Provider registry — Static model-to-provider map with exact and prefix matching. Stores per-provider base URL, API key env var, timeout, and weight.
Response headers — x-nexus-provider, x-nexus-attempt, x-nexus-latency-ms attached to every response.
Streaming pass-through — SSE streams piped directly from provider to client without buffering. Zero additional latency on streaming paths.

v1.1.0 December 2025

Prompt Registry: Semver, Deployments & Rollback

New

Semver versioning — Prompts follow semantic versioning. Versions are immutable once published. A partial unique index enforces the single-draft constraint at the database level.
Per-environment deployments — prompt_deployments stores one active deployment per (tenant, prompt, env).
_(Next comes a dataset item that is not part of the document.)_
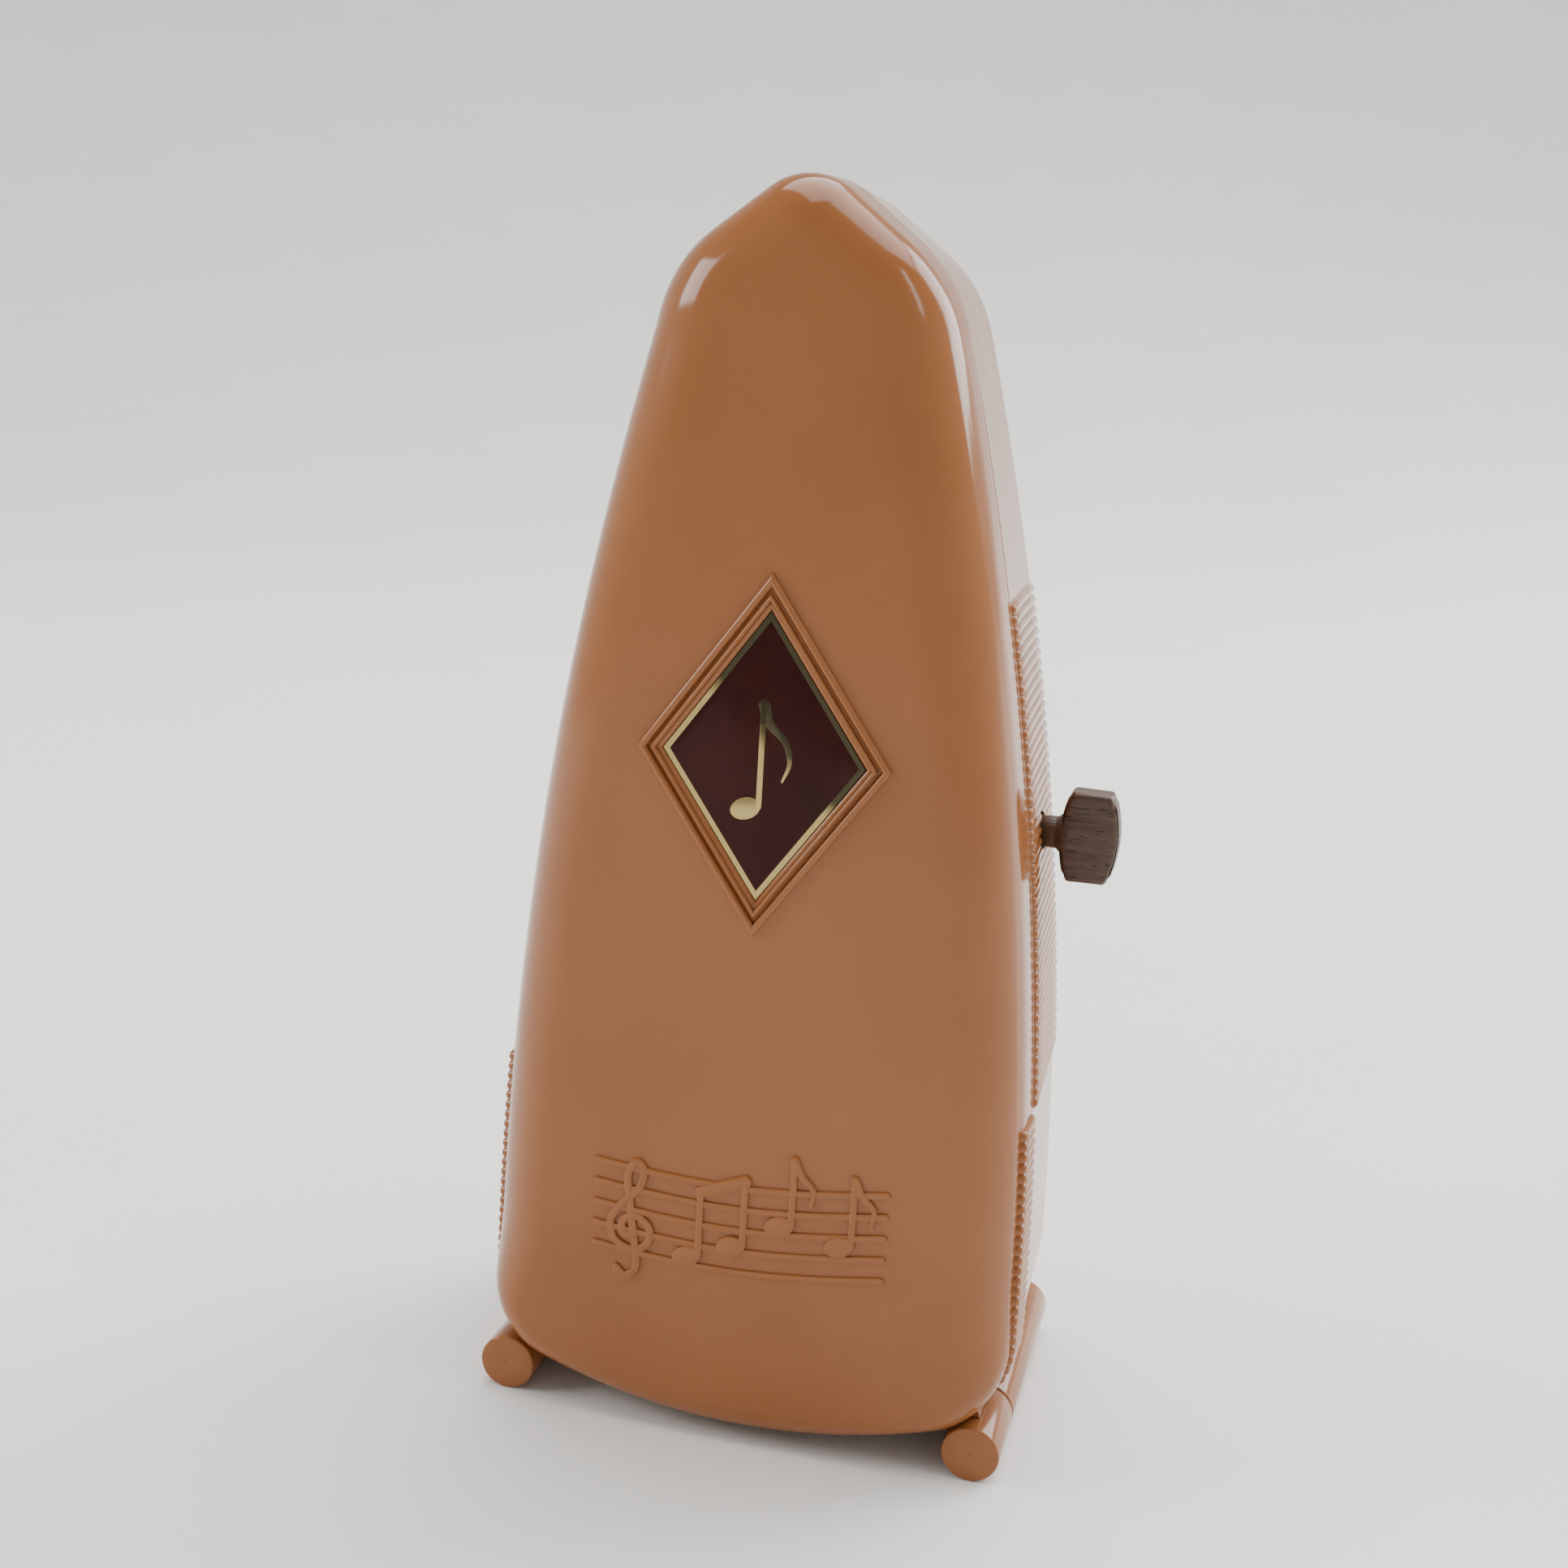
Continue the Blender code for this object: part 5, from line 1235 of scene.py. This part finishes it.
def make_room():
    """A pale floor that turns up into a wall all round, so that it has no edge in any view."""
    flat, turn, height = 0.9, 1.3, 0.6
    profile = [(0.02, 0), (0.3, 0), (0.7, 0), (flat, 0)]
    bend = np.linspace(0.1, math.pi / 2, 12)
    profile += [(flat + turn * math.sin(a), turn * (1 - math.cos(a))) for a in bend]
    profile.append((flat + turn, turn + height))
    count = 96
    around = [2 * math.pi * i / count for i in range(count)]
    points = [(r * math.cos(a), r * math.sin(a), h) for r, h in profile for a in around]
    faces = [tuple(range(count))[::-1]]
    for k in range(len(profile) - 1):
        for i in range(count):
            j = (i + 1) % count
            faces.append((k * count + i, k * count + j, (k + 1) * count + j, (k + 1) * count + i))
    mesh = bpy.data.meshes.new("floor")
    mesh.from_pydata(points, [], faces)
    light, dark = (0.80, 0.79, 0.765), (0.785, 0.775, 0.75)
    made, tree, shader = new_material("pale_paper", light, 0.7)
    here = coordinates(tree)
    tone = remap(tree, noise(tree, here, 14, 3), 0.35, 0.65, 0, 1)
    tree.links.new(mix_colour(tree, tone, light, dark), shader.inputs["Base Color"])
    bump(tree, shader, [(noise(tree, here, 900, 2), 0.05 * MM)])
    mesh.materials.append(made)
    floor = bpy.data.objects.new("floor", mesh)
    bpy.context.scene.collection.objects.link(floor)
    floor.data.shade_smooth()


def area_light(name, location, target, size, energy, colour):
    light = bpy.data.lights.new(name, "AREA")
    light.shape = "RECTANGLE"
    light.size, light.size_y = size
    light.energy = energy
    light.color = colour
    obj = bpy.data.objects.new(name, light)
    obj.location = location
    obj.rotation_euler = (Vector(target) - Vector(location)).to_track_quat("-Z", "Y").to_euler()
    bpy.context.scene.collection.objects.link(obj)


def make_lights():
    world = bpy.data.worlds.new("room_light")
    world.use_nodes = True
    background = world.node_tree.nodes["Background"]
    background.inputs["Color"].default_value = (0.93, 0.95, 1.0, 1)
    background.inputs["Strength"].default_value = 0.30
    bpy.context.scene.world = world
    middle = (0, 0, 0.08)
    area_light("back_window", (0.80, 0.85, 0.70), middle, (0.7, 0.8), 15.0, (0.95, 0.97, 1.0))
    area_light("ceiling", (0.1, 0.45, 1.35), (0, 0.35, 0), (1.5, 1.5), 37.0, (1.0, 0.99, 0.97))
    area_light("left_window", (-0.80, -0.24, 0.44), (0, 0, 0.14), (0.46, 0.34), 5.0, (0.97, 0.98, 1.0))
    area_light("right_strip", (0.70, -0.12, 0.58), (0, 0, 0.14), (0.07, 0.40), 0.8, (1.0, 0.99, 0.97))


def make_camera():
    camera = bpy.data.cameras.new("camera")
    camera.sensor_width = 36.0
    camera.lens = 45.98
    camera.clip_start = 0.01
    camera.clip_end = 20.0
    obj = bpy.data.objects.new("camera", camera)
    right = Vector((0.9631, 0.2626, 0.0582))
    forward = Vector((-0.2425, 0.9414, -0.2346)).normalized()
    right = (right - forward * right.dot(forward)).normalized()
    up = right.cross(forward)
    turn = Matrix((right, up, -forward)).transposed().to_4x4()
    place = Vector((60.94 * MM + CASE_X, -225.78 * MM + CASE_Y, 145.37 * MM))
    obj.matrix_world = Matrix.Translation(place) @ turn
    bpy.context.scene.collection.objects.link(obj)
    bpy.context.scene.camera = obj


make_camera()
make_lights()
make_room()
make_cover()
make_badge()
make_ornament()
make_housing()
make_feet()
make_key()
make_bezel()
make_scale()
make_screws()
make_rod()
make_weights()
make_bob()
make_catch()
paint_frame()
Supports dev, staging, and prod independently.
One-step rollback — previous_version_id stored at deploy time enables instant rollback without scanning deployment history.
Handlebars-style renderer — Resolves {{varName}} and {{varName | default}}. SHA-256 of variable map deduplicates render logs.
Audit log — All create/update/publish/deploy/rollback actions logged to prompt_audit_log fire-and-forget. Audit failures never block the primary operation.

v1.0.0 November 2025

Initial Release — Multi-Tenant Platform Foundation

Launch

Multi-tenant architecture — All resources scoped to tenants. Tenant isolation at the database level via tenant_id on every table. requireTenant middleware enforces membership on all protected routes.
API key management — SHA-256 key hashing only — plaintext is never stored. Keys have configurable scopes and quotas. Key prefix (first 8 chars) shown in the portal.
Google & GitHub OAuth — Session-based auth for portal access. OAuth is optional — API key auth still works without it.
Rate limiting — Per-key sliding-window rate limiting backed by Redis. Configurable RPM limits.
Developer portal — React + React Query frontend with spend dashboards, API key management, and router configuration. Local draft pattern for router config.
Database partitioning — request_logs partitioned by day, prompt_render_logs by month. Automated retention cleanup.